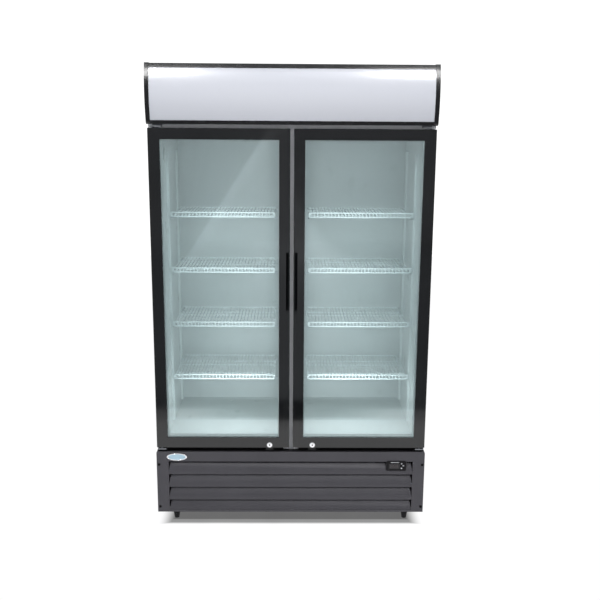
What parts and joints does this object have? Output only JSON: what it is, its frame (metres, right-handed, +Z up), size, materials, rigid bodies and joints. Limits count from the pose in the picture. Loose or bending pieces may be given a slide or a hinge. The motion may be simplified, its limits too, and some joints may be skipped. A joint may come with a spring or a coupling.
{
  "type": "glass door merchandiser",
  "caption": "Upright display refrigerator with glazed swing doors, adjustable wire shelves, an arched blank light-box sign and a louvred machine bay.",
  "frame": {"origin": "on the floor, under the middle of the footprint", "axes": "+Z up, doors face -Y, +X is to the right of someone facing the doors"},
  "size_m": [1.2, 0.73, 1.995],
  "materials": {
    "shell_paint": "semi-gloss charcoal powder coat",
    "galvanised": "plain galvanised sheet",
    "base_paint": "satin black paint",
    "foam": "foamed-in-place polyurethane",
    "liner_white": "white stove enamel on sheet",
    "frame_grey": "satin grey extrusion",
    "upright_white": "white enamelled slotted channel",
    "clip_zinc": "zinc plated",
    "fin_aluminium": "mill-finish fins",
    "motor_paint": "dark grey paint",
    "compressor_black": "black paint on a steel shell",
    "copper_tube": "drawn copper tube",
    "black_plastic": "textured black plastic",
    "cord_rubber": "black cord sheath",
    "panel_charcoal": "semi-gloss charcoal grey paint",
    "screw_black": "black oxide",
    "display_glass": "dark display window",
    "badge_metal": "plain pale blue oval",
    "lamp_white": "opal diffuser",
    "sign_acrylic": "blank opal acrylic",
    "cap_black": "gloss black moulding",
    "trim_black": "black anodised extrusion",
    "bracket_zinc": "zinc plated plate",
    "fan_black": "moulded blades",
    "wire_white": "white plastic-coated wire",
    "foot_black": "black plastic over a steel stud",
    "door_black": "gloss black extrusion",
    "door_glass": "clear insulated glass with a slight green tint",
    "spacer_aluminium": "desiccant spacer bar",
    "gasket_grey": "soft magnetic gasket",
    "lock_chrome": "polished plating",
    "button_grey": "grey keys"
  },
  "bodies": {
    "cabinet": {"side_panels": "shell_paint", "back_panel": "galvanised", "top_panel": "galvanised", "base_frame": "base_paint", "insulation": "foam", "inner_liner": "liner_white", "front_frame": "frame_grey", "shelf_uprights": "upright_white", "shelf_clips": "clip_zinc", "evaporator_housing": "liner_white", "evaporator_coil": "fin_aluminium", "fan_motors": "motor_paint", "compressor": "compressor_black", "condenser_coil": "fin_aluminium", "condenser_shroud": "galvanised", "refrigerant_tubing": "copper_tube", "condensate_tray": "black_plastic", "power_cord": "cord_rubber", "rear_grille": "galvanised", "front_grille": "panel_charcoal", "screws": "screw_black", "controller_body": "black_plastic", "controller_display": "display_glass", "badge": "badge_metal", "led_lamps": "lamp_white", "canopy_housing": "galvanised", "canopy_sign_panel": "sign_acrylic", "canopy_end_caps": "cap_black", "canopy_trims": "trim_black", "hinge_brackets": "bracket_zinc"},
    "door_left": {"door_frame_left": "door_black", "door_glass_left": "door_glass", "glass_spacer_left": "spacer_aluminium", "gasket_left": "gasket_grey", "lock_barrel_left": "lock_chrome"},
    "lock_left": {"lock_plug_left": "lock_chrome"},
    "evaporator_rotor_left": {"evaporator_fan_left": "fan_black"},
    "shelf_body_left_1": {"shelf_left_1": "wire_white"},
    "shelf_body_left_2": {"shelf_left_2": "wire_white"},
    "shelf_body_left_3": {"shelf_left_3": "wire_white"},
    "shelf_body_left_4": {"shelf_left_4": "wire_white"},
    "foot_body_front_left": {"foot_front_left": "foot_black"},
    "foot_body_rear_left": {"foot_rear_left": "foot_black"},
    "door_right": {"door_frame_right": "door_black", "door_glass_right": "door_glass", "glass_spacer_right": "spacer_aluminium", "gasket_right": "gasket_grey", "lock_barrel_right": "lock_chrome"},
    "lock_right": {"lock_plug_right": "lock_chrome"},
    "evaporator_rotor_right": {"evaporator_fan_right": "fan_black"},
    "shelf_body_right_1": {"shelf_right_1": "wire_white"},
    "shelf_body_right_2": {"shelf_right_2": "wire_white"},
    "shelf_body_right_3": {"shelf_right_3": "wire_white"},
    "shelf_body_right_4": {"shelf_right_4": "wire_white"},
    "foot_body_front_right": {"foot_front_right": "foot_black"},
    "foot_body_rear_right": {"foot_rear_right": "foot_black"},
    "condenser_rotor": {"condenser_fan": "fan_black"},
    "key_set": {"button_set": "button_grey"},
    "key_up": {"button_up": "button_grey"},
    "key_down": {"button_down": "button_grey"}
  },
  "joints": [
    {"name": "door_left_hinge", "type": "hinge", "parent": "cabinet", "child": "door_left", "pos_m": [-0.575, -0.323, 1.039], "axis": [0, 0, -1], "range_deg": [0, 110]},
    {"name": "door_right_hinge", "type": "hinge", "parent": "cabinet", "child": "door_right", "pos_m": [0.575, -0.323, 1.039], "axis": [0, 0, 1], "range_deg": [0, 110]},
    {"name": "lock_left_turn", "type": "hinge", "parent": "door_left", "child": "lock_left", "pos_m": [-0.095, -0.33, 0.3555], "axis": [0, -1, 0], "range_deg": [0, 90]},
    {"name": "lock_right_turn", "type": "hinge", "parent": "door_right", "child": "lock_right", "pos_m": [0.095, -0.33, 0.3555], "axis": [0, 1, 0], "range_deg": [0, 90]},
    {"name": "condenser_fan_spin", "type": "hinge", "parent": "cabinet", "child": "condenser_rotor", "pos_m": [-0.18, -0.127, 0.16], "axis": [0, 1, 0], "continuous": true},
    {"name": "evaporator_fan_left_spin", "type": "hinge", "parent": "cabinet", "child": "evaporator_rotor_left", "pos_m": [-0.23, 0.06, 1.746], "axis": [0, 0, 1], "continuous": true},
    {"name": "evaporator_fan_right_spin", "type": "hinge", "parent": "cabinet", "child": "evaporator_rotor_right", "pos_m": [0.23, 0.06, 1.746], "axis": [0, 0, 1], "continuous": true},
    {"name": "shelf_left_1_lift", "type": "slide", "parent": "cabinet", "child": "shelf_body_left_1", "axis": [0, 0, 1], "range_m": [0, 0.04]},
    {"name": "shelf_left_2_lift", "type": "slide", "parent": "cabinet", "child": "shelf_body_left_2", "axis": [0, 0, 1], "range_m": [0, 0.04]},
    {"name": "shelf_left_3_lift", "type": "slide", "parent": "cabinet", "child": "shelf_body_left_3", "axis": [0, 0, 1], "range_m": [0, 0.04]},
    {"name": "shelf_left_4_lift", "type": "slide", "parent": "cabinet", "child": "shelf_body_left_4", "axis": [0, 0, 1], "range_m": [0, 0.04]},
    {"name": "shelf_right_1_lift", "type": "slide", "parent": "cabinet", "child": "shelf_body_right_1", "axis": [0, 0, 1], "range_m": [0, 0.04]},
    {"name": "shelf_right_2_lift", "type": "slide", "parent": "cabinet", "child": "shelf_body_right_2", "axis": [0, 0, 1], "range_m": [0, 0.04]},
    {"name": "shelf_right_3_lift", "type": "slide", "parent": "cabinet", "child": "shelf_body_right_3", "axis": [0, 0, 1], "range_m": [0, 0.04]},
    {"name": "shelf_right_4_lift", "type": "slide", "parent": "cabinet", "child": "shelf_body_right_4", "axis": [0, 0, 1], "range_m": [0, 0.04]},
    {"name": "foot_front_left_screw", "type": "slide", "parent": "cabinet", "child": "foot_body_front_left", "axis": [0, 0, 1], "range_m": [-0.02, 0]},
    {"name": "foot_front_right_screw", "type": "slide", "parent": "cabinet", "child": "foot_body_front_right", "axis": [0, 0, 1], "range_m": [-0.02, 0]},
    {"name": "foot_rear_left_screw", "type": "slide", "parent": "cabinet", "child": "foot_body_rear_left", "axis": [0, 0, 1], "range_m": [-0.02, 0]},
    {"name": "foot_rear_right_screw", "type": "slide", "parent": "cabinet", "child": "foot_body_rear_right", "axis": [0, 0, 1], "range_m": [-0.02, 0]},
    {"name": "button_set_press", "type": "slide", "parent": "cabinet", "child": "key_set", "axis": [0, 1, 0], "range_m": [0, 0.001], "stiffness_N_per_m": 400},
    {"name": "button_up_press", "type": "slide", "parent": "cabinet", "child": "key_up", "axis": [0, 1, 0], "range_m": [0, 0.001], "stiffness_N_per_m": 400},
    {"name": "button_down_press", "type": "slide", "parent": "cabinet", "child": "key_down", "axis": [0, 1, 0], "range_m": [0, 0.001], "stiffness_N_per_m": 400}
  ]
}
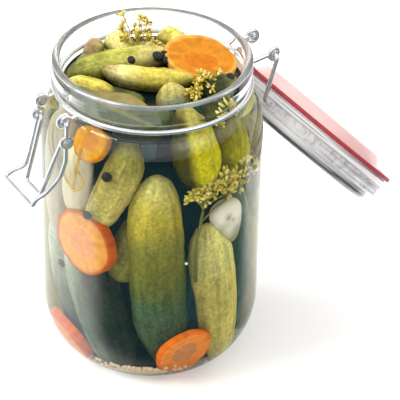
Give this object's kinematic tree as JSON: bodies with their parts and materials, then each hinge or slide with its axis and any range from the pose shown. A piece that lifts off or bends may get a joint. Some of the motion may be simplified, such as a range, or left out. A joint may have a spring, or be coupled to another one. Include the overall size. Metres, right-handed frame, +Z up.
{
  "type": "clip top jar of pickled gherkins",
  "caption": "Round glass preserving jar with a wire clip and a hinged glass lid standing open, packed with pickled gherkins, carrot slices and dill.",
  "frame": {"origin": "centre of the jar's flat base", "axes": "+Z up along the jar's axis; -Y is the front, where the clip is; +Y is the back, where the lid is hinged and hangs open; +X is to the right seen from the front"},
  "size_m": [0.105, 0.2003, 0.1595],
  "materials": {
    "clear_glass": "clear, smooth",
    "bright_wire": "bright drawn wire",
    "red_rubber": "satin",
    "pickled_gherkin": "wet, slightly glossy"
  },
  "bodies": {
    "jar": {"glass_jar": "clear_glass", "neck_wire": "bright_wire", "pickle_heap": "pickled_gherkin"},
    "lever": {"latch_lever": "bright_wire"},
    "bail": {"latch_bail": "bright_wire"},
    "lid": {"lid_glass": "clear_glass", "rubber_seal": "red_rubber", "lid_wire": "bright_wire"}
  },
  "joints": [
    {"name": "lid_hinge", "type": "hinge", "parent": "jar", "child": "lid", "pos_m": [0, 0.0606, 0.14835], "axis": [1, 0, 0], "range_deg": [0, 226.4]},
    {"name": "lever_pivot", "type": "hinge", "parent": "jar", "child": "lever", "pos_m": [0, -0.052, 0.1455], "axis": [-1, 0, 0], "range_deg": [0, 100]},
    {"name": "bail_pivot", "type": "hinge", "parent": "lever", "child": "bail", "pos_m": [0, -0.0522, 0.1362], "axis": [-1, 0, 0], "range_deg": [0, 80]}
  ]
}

━━━━

YOUR INSTRUCTIONS:
Copy out every line from the records that has the word "bodies".

PROBLEM SOLUTION:
What parts and joints does this object have? Output only JSON: what it is, its frame (metres, right-handed, +Z up), size, materials, rigid bodies and joints. Limits count from the pose in the picture. Loose or bending pieces may be given a slide or a hinge. The motion may be simplified, its limits too, and some joints may be skipped. A joint may come with a spring or a coupling.
  "bodies": {
Give this object's kinematic tree as JSON: bodies with their parts and materials, then each hinge or slide with its axis and any range from the pose shown. A piece that lifts off or bends may get a joint. Some of the motion may be simplified, such as a range, or left out. A joint may have a spring, or be coupled to another one. Include the overall size. Metres, right-handed frame, +Z up.
  "bodies": {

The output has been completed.